* _Records for this task_
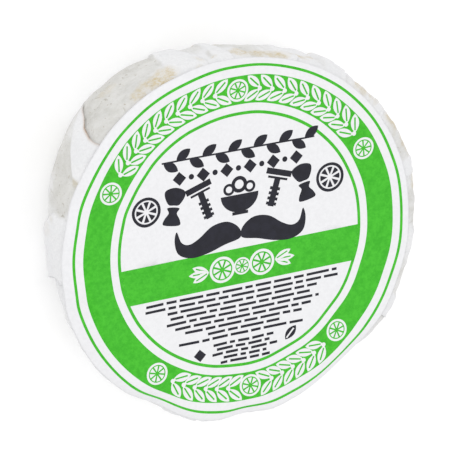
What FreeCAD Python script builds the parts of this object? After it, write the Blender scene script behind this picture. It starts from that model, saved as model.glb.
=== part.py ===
"""Shaving soap puck in its paper wrap, lying on its back with the label up.

Three pieces: the round soap, one sheet of tissue folded round it from behind with
its pleats gathered on the front, and the round paper label that covers and closes
the gather. Millimetres, +Z out of the label, +Y the label's top, origin in the
middle of the underside.
"""
import FreeCAD, Part
import math
import os
import Sketcher

# Driving dimensions: lengths in millimetres, pleat_angle in degrees.
SIZES = {
    "tissue_bottom": 0,
    "soap_radius": 33.6,
    "soap_height": 18.6,
    "soap_front_round": 2.5,
    "soap_back_round": 9.5,
    "side_gap": 0.1,
    "tissue_wall": 0.4,
    "pleat_depth": 0.4,
    "pleat_angle": 11,
    "pleat_count": 16,
    "pleat_foot": 4.0,
    "pleat_foot_round": 1.5,
    "gather_radius": 12.0,
    "glue_gap": 0.05,
    "label_thickness": 0.15,
    "label_lip": 0.85,
}

# Levels and sizes that follow from the driving ones.
WORKED_OUT = {
    "soap_bottom": "=tissue_bottom + tissue_wall",
    "soap_top": "=soap_bottom + soap_height",
    "tissue_top": "=soap_top + tissue_wall",
    "cavity_radius": "=soap_radius + side_gap",
    "cavity_front_round": "=soap_front_round + side_gap",
    "cavity_back_round": "=soap_back_round + side_gap",
    "tissue_radius": "=cavity_radius + tissue_wall",
    "tissue_front_round": "=cavity_front_round + tissue_wall",
    "tissue_back_round": "=cavity_back_round + tissue_wall",
    "pleat_radius": "=tissue_radius + pleat_depth",
    "pleat_front_round": "=tissue_front_round + pleat_depth",
    "pleat_top": "=tissue_top + pleat_depth",
    "label_flat_radius": "=pleat_radius - pleat_front_round",
    "label_bottom": "=pleat_top + glue_gap",
    "label_inner_round": "=pleat_front_round + glue_gap",
    "label_outer_round": "=label_inner_round + label_thickness",
    "label_edge": "=label_bottom - label_lip",
}

# The numbers that a sketch gives to an edge's ends, an arc's centre, its own
# origin and its vertical axis.
START, END, CENTRE = 1, 2, 3
ORIGIN = (-1, 1)
UPRIGHT_AXIS = -2
FULL_TURN = 360


def make_sheet(document):
    """The spreadsheet of sizes, one named cell to a row."""
    sheet = document.addObject("Spreadsheet::Sheet", "Sizes")
    for row, (name, value) in enumerate({**SIZES, **WORKED_OUT}.items(), start=1):
        sheet.set(f"A{row}", name)
        sheet.set(f"B{row}", str(value))
        sheet.setAlias(f"B{row}", name)
    document.recompute()
    return sheet


def make_body(document, name):
    """An empty body, labelled with the piece's name."""
    body = document.addObject("PartDesign::Body", name)
    body.Label = name
    return body


def make_sketch(body, name, role):
    """A sketch on one of the body's own origin planes."""
    sketch = body.newObject("Sketcher::SketchObject", name)
    plane = next(item for item in body.Origin.OriginFeatures if item.Role == role)
    sketch.AttachmentSupport = (plane, [""])
    sketch.MapMode = "FlatFace"
    return sketch


def add_line(sketch, start, end):
    """A straight edge; gives the edge's number."""
    ends = [FreeCAD.Vector(*place, 0) for place in (start, end)]
    return sketch.addGeometry(Part.LineSegment(*ends), False)


def add_circle(sketch, centre, radius):
    """A whole circle; gives its number."""
    circle = Part.Circle(FreeCAD.Vector(*centre, 0), FreeCAD.Vector(0, 0, 1), radius)
    return sketch.addGeometry(circle, False)


def add_arc(sketch, centre, radius, low, high):
    """An arc, anticlockwise from one angle to another in degrees; gives its number."""
    circle = Part.Circle(FreeCAD.Vector(*centre, 0), FreeCAD.Vector(0, 0, 1), radius)
    piece = Part.ArcOfCircle(circle, math.radians(low), math.radians(high))
    return sketch.addGeometry(piece, False)


def hold(sketch, kind, *places):
    """A constraint with no dimension."""
    sketch.addConstraint(Sketcher.Constraint(kind, *places))


def drive(sketch, sheet, size, kind, *places):
    """A dimension that follows a cell of the sheet."""
    number = sketch.addConstraint(Sketcher.Constraint(kind, *places, sheet.get(size)))
    sketch.renameConstraint(number, size)
    sketch.setExpression(f"Constraints.{size}", f"{sheet.Name}.{size}")


def rounded_outline(body, sheet, name, radius, low, high, front_round, back_round):
    """Half the section of a round slab: flat faces, upright side, two rounded edges."""
    sketch = make_sketch(body, name, "XZ_Plane")
    side, foot, head = (sheet.get(size) for size in (radius, low, high))
    front, back = sheet.get(front_round), sheet.get(back_round)
    top = add_line(sketch, (0, head), (side - front, head))
    shoulder = add_arc(sketch, (side - front, head - front), front, 0, 90)
    wall = add_line(sketch, (side, head - front), (side, foot + back))
    heel = add_arc(sketch, (side - back, foot + back), back, 270, 360)
    base = add_line(sketch, (side - back, foot), (0, foot))
    middle = add_line(sketch, (0, foot), (0, head))
    hold(sketch, "Coincident", base, END, middle, START)
    hold(sketch, "Coincident", middle, END, top, START)
    hold(sketch, "PointOnObject", middle, START, UPRIGHT_AXIS)
    hold(sketch, "PointOnObject", middle, END, UPRIGHT_AXIS)
    hold(sketch, "Horizontal", top)
    hold(sketch, "Vertical", wall)
    hold(sketch, "Horizontal", base)
    hold(sketch, "Tangent", top, END, shoulder, END)
    hold(sketch, "Tangent", shoulder, START, wall, START)
    hold(sketch, "Tangent", wall, END, heel, END)
    hold(sketch, "Tangent", heel, START, base, START)
    drive(sketch, sheet, front_round, "Radius", shoulder)
    drive(sketch, sheet, back_round, "Radius", heel)
    drive(sketch, sheet, radius, "DistanceX", *ORIGIN, wall, START)
    drive(sketch, sheet, high, "DistanceY", *ORIGIN, top, START)
    drive(sketch, sheet, low, "DistanceY", *ORIGIN, base, END)
    return sketch


def turn(body, kind, name, sketch):
    """A full turn of a sketch about its upright axis, added or cut away."""
    feature = body.newObject(f"PartDesign::{kind}", name)
    feature.Profile = sketch
    feature.ReferenceAxis = (sketch, ["V_Axis"])
    feature.Angle = FULL_TURN
    return feature


def make_soap(document, sheet):
    """The soap: a slab with a crisp front edge and a soft, worn-round back edge."""
    body = make_body(document, "soap_puck")
    outline = rounded_outline(body, sheet, "soap_outline", "soap_radius", "soap_bottom",
                              "soap_top", "soap_front_round", "soap_back_round")
    turn(body, "Revolution", "soap_slab", outline)
    return body


def add_pleats(body, sheet, axis_sketch):
    """Raised folds of tissue down the side and across the front, evenly round the puck."""
    fold = rounded_outline(body, sheet, "pleat_outline", "pleat_radius", "pleat_foot",
                           "pleat_top", "pleat_front_round", "pleat_foot_round")
    pleat = turn(body, "Revolution", "pleat", fold)
    pleat.Midplane = True
    pleat.setExpression("Angle", f"{sheet.Name}.pleat_angle")
    body.Document.recompute()
    pleats = body.newObject("PartDesign::PolarPattern", "pleats")
    pleats.Originals = [pleat]
    pleats.Axis = (axis_sketch, ["V_Axis"])
    pleats.Angle = FULL_TURN
    pleats.setExpression("Occurrences", f"{sheet.Name}.pleat_count")
    body.Tip = pleats
    body.Document.recompute()


def add_gather(body, sheet):
    """The disc of crossing folds in the middle of the front, where the pleats meet."""
    sketch = make_sketch(body, "gather_outline", "XY_Plane")
    edge = add_circle(sketch, (0, 0), sheet.get("gather_radius"))
    hold(sketch, "Coincident", edge, CENTRE, *ORIGIN)
    drive(sketch, sheet, "gather_radius", "Radius", edge)
    disc = body.newObject("PartDesign::Pad", "gather")
    disc.Profile = sketch
    disc.setExpression("Length", f"{sheet.Name}.pleat_top")
    body.Tip = disc
    body.Document.recompute()


def make_tissue(document, sheet):
    """The tissue: a closed skin round the soap, with raised pleats on side and front."""
    body = make_body(document, "tissue_wrap")
    outline = rounded_outline(body, sheet, "tissue_outline", "tissue_radius", "tissue_bottom",
                              "tissue_top", "tissue_front_round", "tissue_back_round")
    turn(body, "Revolution", "tissue_slab", outline)
    add_pleats(body, sheet, outline)
    add_gather(body, sheet)
    before = body.Shape.Volume

    cavity = rounded_outline(body, sheet, "cavity_outline", "cavity_radius", "soap_bottom",
                             "soap_top", "cavity_front_round", "cavity_back_round")
    room = turn(body, "Groove", "room_for_soap", cavity)
    body.Tip = room
    document.recompute()
    if room.Shape.Volume > before / 2:
        raise RuntimeError("the room for the soap wasn't cut out of the tissue")
    return body


def label_outline(body, sheet):
    """Half the section of the label: a thin flat disc whose border bends over the edge."""
    sketch = make_sketch(body, "label_outline", "XZ_Plane")
    flat, under = sheet.get("label_flat_radius"), sheet.get("label_bottom")
    inside, outside = sheet.get("label_inner_round"), sheet.get("label_outer_round")
    rim, pivot = sheet.get("label_edge"), under - inside
    inside_end, outside_end = (math.asin((rim - pivot) / size) for size in (inside, outside))
    over = pivot + outside
    top = add_line(sketch, (0, over), (flat, over))
    outer = add_arc(sketch, (flat, pivot), outside, math.degrees(outside_end), 90)
    lip = add_line(sketch, (flat + outside * math.cos(outside_end), rim),
                   (flat + inside * math.cos(inside_end), rim))
    inner = add_arc(sketch, (flat, pivot), inside, math.degrees(inside_end), 90)
    base = add_line(sketch, (flat, under), (0, under))
    middle = add_line(sketch, (0, under), (0, over))
    hold(sketch, "Coincident", base, END, middle, START)
    hold(sketch, "Coincident", middle, END, top, START)
    hold(sketch, "Coincident", outer, START, lip, START)
    hold(sketch, "Coincident", lip, END, inner, START)
    hold(sketch, "Coincident", outer, CENTRE, inner, CENTRE)
    hold(sketch, "PointOnObject", middle, START, UPRIGHT_AXIS)
    hold(sketch, "PointOnObject", middle, END, UPRIGHT_AXIS)
    hold(sketch, "Horizontal", top)
    hold(sketch, "Horizontal", lip)
    hold(sketch, "Horizontal", base)
    hold(sketch, "Tangent", top, END, outer, END)
    hold(sketch, "Tangent", inner, END, base, START)
    drive(sketch, sheet, "label_inner_round", "Radius", inner)
    drive(sketch, sheet, "label_outer_round", "Radius", outer)
    drive(sketch, sheet, "label_flat_radius", "DistanceX", *ORIGIN, outer, CENTRE)
    drive(sketch, sheet, "label_bottom", "DistanceY", *ORIGIN, base, END)
    drive(sketch, sheet, "label_edge", "DistanceY", *ORIGIN, lip, END)
    return sketch


def make_label(document, sheet):
    """The round label, glued over the gathered pleats on the front."""
    body = make_body(document, "front_label")
    turn(body, "Revolution", "label_disc", label_outline(body, sheet))
    return body


def check(document, pieces):
    """Stop at any object that failed, any loose sketch and any piece that isn't one solid."""
    for item in document.Objects:
        if {"Invalid", "Error"} & set(item.State):
            raise RuntimeError(f"{item.Name} is {item.State}")
        if item.TypeId == "Sketcher::SketchObject" and not item.FullyConstrained:
            raise RuntimeError(f"{item.Name} isn't fully constrained")
    for piece in pieces:
        shape = piece.Shape
        if shape.isNull() or not shape.isValid() or len(shape.Solids) != 1:
            raise RuntimeError(f"{piece.Label} isn't one valid solid")


document = FreeCAD.newDocument("shaving_soap_puck")
sizes = make_sheet(document)
pieces = [make(document, sizes) for make in (make_soap, make_tissue, make_label)]
document.recompute()
check(document, pieces)
os.makedirs("parts", exist_ok=True)
for piece in pieces:
    piece.Shape.exportStep(f"parts/{piece.Label}.step")
    print(f"{piece.Label}: {piece.Shape.Volume:.0f} cubic mm")
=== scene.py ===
import math
from collections import namedtuple

import bpy
import numpy as np
from mathutils import Matrix, Vector
from mathutils.geometry import delaunay_2d_cdt


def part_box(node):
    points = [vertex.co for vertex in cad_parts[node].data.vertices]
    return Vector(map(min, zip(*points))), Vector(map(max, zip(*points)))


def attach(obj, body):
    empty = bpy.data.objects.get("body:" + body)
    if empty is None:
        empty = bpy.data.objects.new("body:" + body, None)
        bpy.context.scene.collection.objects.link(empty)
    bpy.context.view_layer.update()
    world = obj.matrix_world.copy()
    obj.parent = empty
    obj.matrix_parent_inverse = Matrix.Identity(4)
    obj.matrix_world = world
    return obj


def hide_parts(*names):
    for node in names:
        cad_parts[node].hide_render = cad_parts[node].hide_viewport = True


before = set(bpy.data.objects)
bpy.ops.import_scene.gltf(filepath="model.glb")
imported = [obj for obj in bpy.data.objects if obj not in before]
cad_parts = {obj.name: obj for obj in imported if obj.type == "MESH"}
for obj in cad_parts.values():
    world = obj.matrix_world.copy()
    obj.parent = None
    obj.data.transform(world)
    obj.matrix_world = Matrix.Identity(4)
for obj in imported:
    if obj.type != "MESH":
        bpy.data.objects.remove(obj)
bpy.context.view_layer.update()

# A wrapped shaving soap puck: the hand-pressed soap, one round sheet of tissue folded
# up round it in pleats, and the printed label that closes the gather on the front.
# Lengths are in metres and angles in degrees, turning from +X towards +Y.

MM = 0.001
FULL_TURN = 360.0

# ---- sizes from the frame

soap_low, soap_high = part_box("soap_puck")
SOAP_RADIUS = soap_high[0]
SOAP_BOTTOM = soap_low[2]
SOAP_TOP = soap_high[2]
LABEL_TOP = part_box("front_label")[1][2]

# ---- driving sizes

PRINT_RADIUS = 32 * MM  # outside of the thin printed ring: one unit of the print
LABEL_RADIUS = 33.6 * MM  # the paper's own radius before its border bends down
OFF_CENTRE = (-0.4 * MM, -0.15 * MM)  # from the middle of the print to the paper's own
LABEL_REST = 0.45 * MM  # the label's underside over the soap in the middle
LABEL_THICKNESS = 0.12 * MM
FRONT_ROUND = 2.5 * MM
BACK_ROUND = 9.5 * MM
SHEET_RADIUS = 60 * MM  # the tissue was cut as a disc of this radius

# How far the pressed soap stands out from a true circle, in mm, every 20 degrees.
PRESSED = (1.6, 1.6, 0.3, -0.6, -1.8, -1.1, 0.2, 0.1, -1.7, -3.2, -2.9, -1.3, -0.8, 0.1,
           0.1, 0.2, 1.9, 1.3)

# How far the paper's edge bends down at the most, in radians, every 30 degrees. It stays
# stiff at the left, where it stands out past the tissue.
BEND_LIMITS = (1.05, 1.05, 1.05, 1.05, 1.05, 0.8, 0.5, 0.5, 1.2, 1.2, 1.05, 1.05)

# Where the soap's front edge is worn rounder: angle, half the width in degrees, extra mm.
WORN = ((309, 22, 2.8), (240, 14, 2.9), (270, 12, 2.4), (92, 7, 0.8), (30, 12, 0.6))

# ---- fields over the surface


def smooth(t):
    """0 below 0, 1 above 1, and an even curve between."""
    t = np.clip(t, 0.0, 1.0)
    return t * t * (3 - 2 * t)


def apart(theta, angle):
    """How far an angle is past another, from -180 to 180."""
    return (theta - angle + 180) % FULL_TURN - 180


def on_circle(radius, turn):
    """x and y at an angle in radians."""
    return radius * np.cos(turn), radius * np.sin(turn)


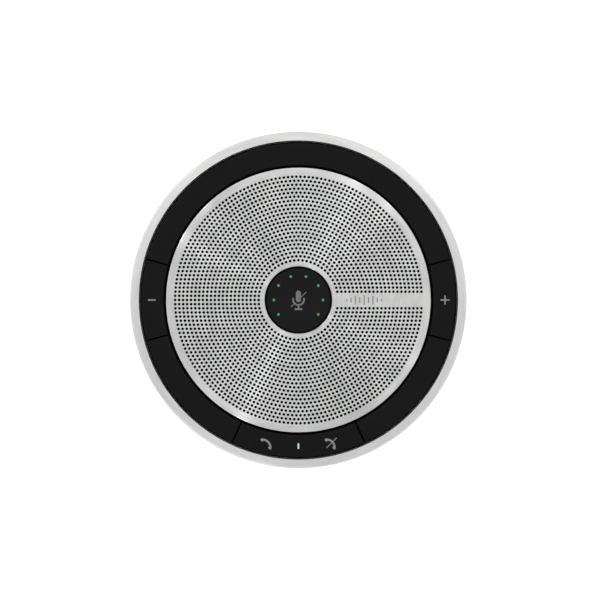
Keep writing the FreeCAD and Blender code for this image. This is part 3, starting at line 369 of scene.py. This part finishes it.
# %% Material: circuit board
def solder_mask(name, codes, roughness, specular):
    """Lacquer over copper tracks, which show through as slightly raised lines."""
    made = new_material(name)
    place = add(made, "TexCoord").outputs["Object"]
    tracks = add(made, "TexBrick", {"offset": 0.37, "squash": 1.6}, Vector=place, Scale=per_metre(1.4),
                 Color1=grey(0.0), Color2=grey(0.25), Mortar=grey(1.0), Mortar_Size=0.09)
    tint = add(made, "ValToRGB", {"stops": [(0.2, colour(codes[0])), (0.8, colour(codes[1]))]},
               Fac=tracks.outputs["Color"]).outputs["Color"]
    bump = add(made, "Bump", Strength=0.5, Distance=0.03 * MM, Height=tracks.outputs["Color"])
    shader = add(made, "BsdfPrincipled", Base_Color=tint, Roughness=roughness, IOR=1.52,
                 Specular_IOR_Level=specular, Normal=bump.outputs["Normal"])
    add(made, "OutputMaterial", Surface=shader.outputs["BSDF"])
    return made


# %% Material: wound wire
def banded(name, codes, roughness, step_mm, depth_mm):
    """Fine rings one above the other, such as wire wound on a former."""
    made = new_material(name)
    place = add(made, "TexCoord").outputs["Object"]
    turns = add(made, "TexWave", {"bands_direction": "Z"}, Vector=place, Scale=bands_per_metre(step_mm),
                Distortion=0.4, Detail=1.0)
    tint = add(made, "ValToRGB", {"stops": [(0.1, colour(codes[0])), (0.9, colour(codes[1]))]},
               Fac=turns.outputs["Fac"]).outputs["Color"]
    bump = add(made, "Bump", Strength=0.6, Distance=depth_mm * MM, Height=turns.outputs["Fac"])
    shader = add(made, "BsdfPrincipled", Base_Color=tint, Metallic=1.0, Roughness=roughness,
                 Normal=bump.outputs["Normal"])
    add(made, "OutputMaterial", Surface=shader.outputs["BSDF"])
    return made


# %% Material: light pipes
def lit_acrylic(name, code, glow, strength):
    """Clear acrylic lit from behind, with a faint frost that makes its light a little uneven."""
    made = new_material(name)
    place = add(made, "TexCoord").outputs["Object"]
    frost = add(made, "TexNoise", Vector=place, Scale=per_metre(0.25), Detail=2.0)
    light = add(made, "ValToRGB",
                {"stops": [(0.3, tuple(v * 0.85 for v in colour(glow)[:3])), (0.7, colour(glow))]},
                Fac=frost.outputs["Fac"]).outputs["Color"]
    shader = add(made, "BsdfPrincipled", Base_Color=colour(code), Roughness=0.3, IOR=1.49,
                 Emission_Color=light, Emission_Strength=strength)
    add(made, "OutputMaterial", Surface=shader.outputs["BSDF"])
    return made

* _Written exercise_
Print from the first line through the line that contains "the label up.", please, including both, and leave out every line outside that stretch.

* _Exercise solution_
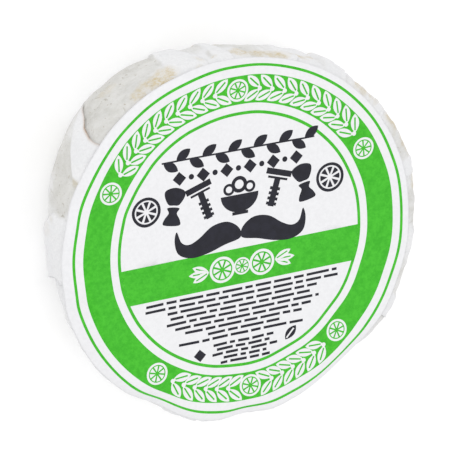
What FreeCAD Python script builds the parts of this object? After it, write the Blender scene script behind this picture. It starts from that model, saved as model.glb.
=== part.py ===
"""Shaving soap puck in its paper wrap, lying on its back with the label up.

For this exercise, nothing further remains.